Once damaged or weakened, the adult tooth can never grow back. With crowns, it can regain its form and align with the rest of the teeth.

Crowns are hollow restorations usually made of composite and resin. Filing down the natural tooth may be necessary for the crowns to fit over them.

As a cap, a crown protects the tooth against harmful bacteria and further damage. You may need it if your tooth has been damaged, chipped, or cracked.

Crowns are low-maintenance - daily brushing and flossing keep them in good condition.

Have you been thinking of getting a crown? What can you expect from the procedure? We cover these common questions and more in this post.

What are dental crowns?

You might have heard about them from your dentist during one of your visits. A dental crown is a common method for strengthening the natural tooth. It’s often recommended as it’s effective in boosting tooth health.

It’s important to understand what goes through every stage of the dental procedure. This way, you can set realistic expectations and make informed decisions for your oral health.

Dental crowns offer several benefits, but they also come with drawbacks. They're attached to the tooth using adhesive.
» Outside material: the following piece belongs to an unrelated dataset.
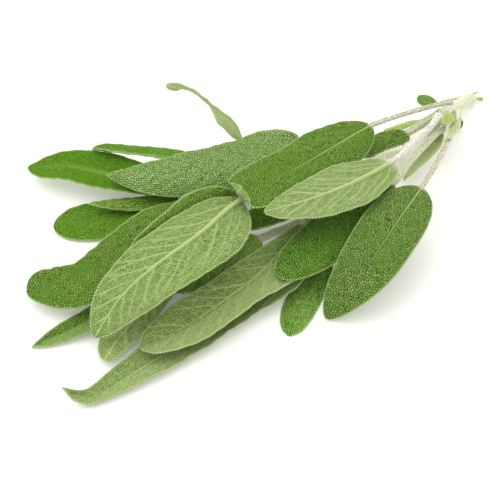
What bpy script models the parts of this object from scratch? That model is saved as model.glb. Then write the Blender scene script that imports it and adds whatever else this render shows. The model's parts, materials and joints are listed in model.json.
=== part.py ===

Once implanted, crowns become the outer surface of the tooth. They shield it from potential damage and prevent the need for complex solutions such as root canals.

How are dental crowns made?

Crowns can be made from porcelain, metal, or both. Porcelain is often the preferred option as it’s sturdy and can be colour-matched to the natural tooth. It can withstand daily exposure to heavy chewing and biting forces.

You may need partial crowns if full dental crowns aren't necessary, but simple fillings aren't enough. Also referred to as onlays, crowns toughen the tooth, keep its form intact, and prevents decay.

Temporary crowns are installed if the area needs protection while waiting for the final crowns. They help patients chew and eat as usual, but not everyone requires them.

Temporary crowns are attached using cement which your dentist will remove once the permanent crowns are ready.

Crowns require waiting time because they’re manufactured in a lab using impressions of your teeth and jaw. The technician reviews the impressions. From there, they craft a natural-looking crown that supports your bite and jaw movement.

The technician and your dentist ensure that final restorations fit your tooth and allow it to function well.

Who needs dental crowns?

Here are reasons why dental crowns could be necessary.

  • Fix chipped or cracked tooth
  • Keep decay from progressing
  • Strengthen weak tooth
  • Support damaged or worn tooth
  • Enhance the appearance of your smile
  • Secure dental bridge
  • Address craze lines, the hairline cracks on the tooth enamel that can occur due to stress

Some dental issues can be painless, such as craze lines. This is why routine dental checkups are crucial so your dentist can look out for them and determine if immediate treatments are needed.

Delayed treatment with dental crowns can cause damage to worsen and warrant invasive procedures like a root canal. The tooth may need to be removed if the problem is beyond repair.

It’s best to get the procedure done as soon as possible to avoid complications.

What can you expect during the procedure?

Placing dental crowns often requires two dental visits - one for tooth preparation and the other for crown installation.

First visit

  • You need X-rays to determine whether a root canal is necessary.
  • Your dentist examines the condition of the tooth and any risk of infection.
  • Your dentist numbs the tooth and the treatment area for your comfort.
  • A portion of the tooth enamel is removed for the crown to fit.
  • If there's insufficient natural tooth left, the tooth will need to be enlarged to support the crown.
  • After filing the tooth, an impression is taken of the upper and/or lower teeth to ensure the crown won’t affect your bite.
  • The impressions are forwarded to the lab where the crowns are made. The process can take up to 3 weeks.
  • Your dentist could place a temporary crown to protect the site until the final crowns are ready.

Second visit

  • Your dentist removes the temporary crown.
  • They also check the permanent crown to see if it looks and feels right.
  • If everything is okay, they numb the tooth for the installation.
  • Your dentist places the final restoration.

How do I care for my dental crowns?

Permanent crowns are easy-care. Your usual oral hygiene routine can keep them in good condition.

Temporary crowns need more attention because they must be protected against potential damages. Eating hard, sticky, or crunchy food is best avoided as they could pull the crowns.

Avoiding extreme pressure or straining the area is also advised. Flossing is still essential but you need to be gentle when flossing between teeth.

Are dental crowns for me?

If you have injured, damaged, or sore teeth, schedule an evaluation with your dentist. Find out if you need dental crowns to fix the problem.

Dental crowns are effective in boosting tooth health. They keep you from needing extractions or root canals. They help restore your confident, happy smile.